++++ Dataset section

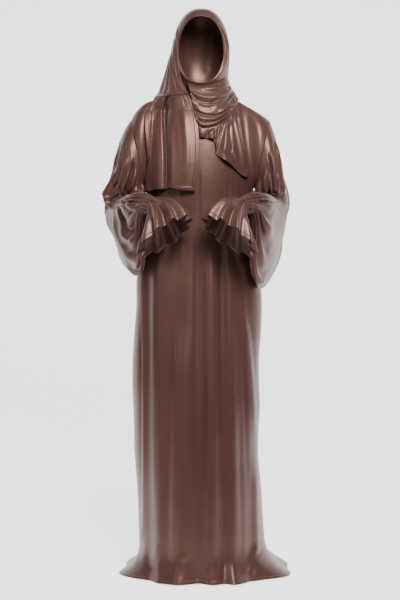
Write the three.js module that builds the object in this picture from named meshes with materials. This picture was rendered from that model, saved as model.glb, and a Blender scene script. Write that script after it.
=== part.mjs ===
import * as THREE from "three";

// A worn prayer dress with its own head scarf, in millimetres, +Z up.
// The figure faces -Y and the wearer's left is +X. Heights in the tables are above the floor.
// The last lines move the origin to the back of the neckline, where the wearer carries the dress.

const { abs, asin, cos, exp, hypot, max, min, PI, sign, sin, sqrt } = Math;
const DEG = PI / 180;

// Satin, lighter where the scarf catches the light
const COLOUR = { dress: 0x6b483f, sleeve: 0x6f4b42, band: 0x66443b, ruffle: 0x734f45, scarf: 0x7a554b };

// Cloth and seams
const WALL = 1.5;
const SEAM_GAP = 0.3;
const LIFT = WALL + SEAM_GAP;
const FOLDED_SEAM = 1.5;

// Where the garment is carried: the middle of the back neckline
const CARRY = { y: 62, z: 1436 };

// Shoulder, armhole and neckline of the dress
const UNDERARM_Z = 1150;
const UNDERARM_X = 160;
const SHOULDER_TIP_X = 207;
const SHOULDER_TIP_Z = 1352;
const ARMHOLE_DEPTH = 62;
const NECK_X = 72;
const NECK_Y = 8;
const NECK_Z = 1440;
const NECK_FRONT_Y = -66;
const NECK_FRONT_Z = 1405;
const NECK_SHARE = 0.42;

// Turns rows of plain values into rows with named columns.
function table(columns, rows) {
  const names = columns.split(" ");
  return rows.map((row) => Object.fromEntries(names.map((name, i) => [name, row[i]])));
}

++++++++

Directions for this task: Print the whole listing again, exactly.

Exercise response:
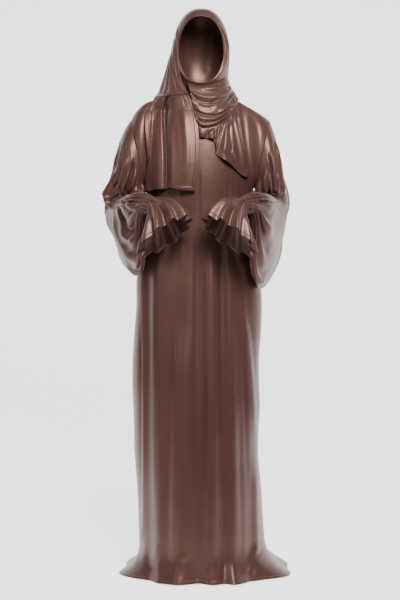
Write the three.js module that builds the object in this picture from named meshes with materials. This picture was rendered from that model, saved as model.glb, and a Blender scene script. Write that script after it.
=== part.mjs ===
import * as THREE from "three";

// A worn prayer dress with its own head scarf, in millimetres, +Z up.
// The figure faces -Y and the wearer's left is +X. Heights in the tables are above the floor.
// The last lines move the origin to the back of the neckline, where the wearer carries the dress.

const { abs, asin, cos, exp, hypot, max, min, PI, sign, sin, sqrt } = Math;
const DEG = PI / 180;

// Satin, lighter where the scarf catches the light
const COLOUR = { dress: 0x6b483f, sleeve: 0x6f4b42, band: 0x66443b, ruffle: 0x734f45, scarf: 0x7a554b };

// Cloth and seams
const WALL = 1.5;
const SEAM_GAP = 0.3;
const LIFT = WALL + SEAM_GAP;
const FOLDED_SEAM = 1.5;

// Where the garment is carried: the middle of the back neckline
const CARRY = { y: 62, z: 1436 };

// Shoulder, armhole and neckline of the dress
const UNDERARM_Z = 1150;
const UNDERARM_X = 160;
const SHOULDER_TIP_X = 207;
const SHOULDER_TIP_Z = 1352;
const ARMHOLE_DEPTH = 62;
const NECK_X = 72;
const NECK_Y = 8;
const NECK_Z = 1440;
const NECK_FRONT_Y = -66;
const NECK_FRONT_Z = 1405;
const NECK_SHARE = 0.42;

// Turns rows of plain values into rows with named columns.
function table(columns, rows) {
  const names = columns.split(" ");
  return rows.map((row) => Object.fromEntries(names.map((name, i) => [name, row[i]])));
}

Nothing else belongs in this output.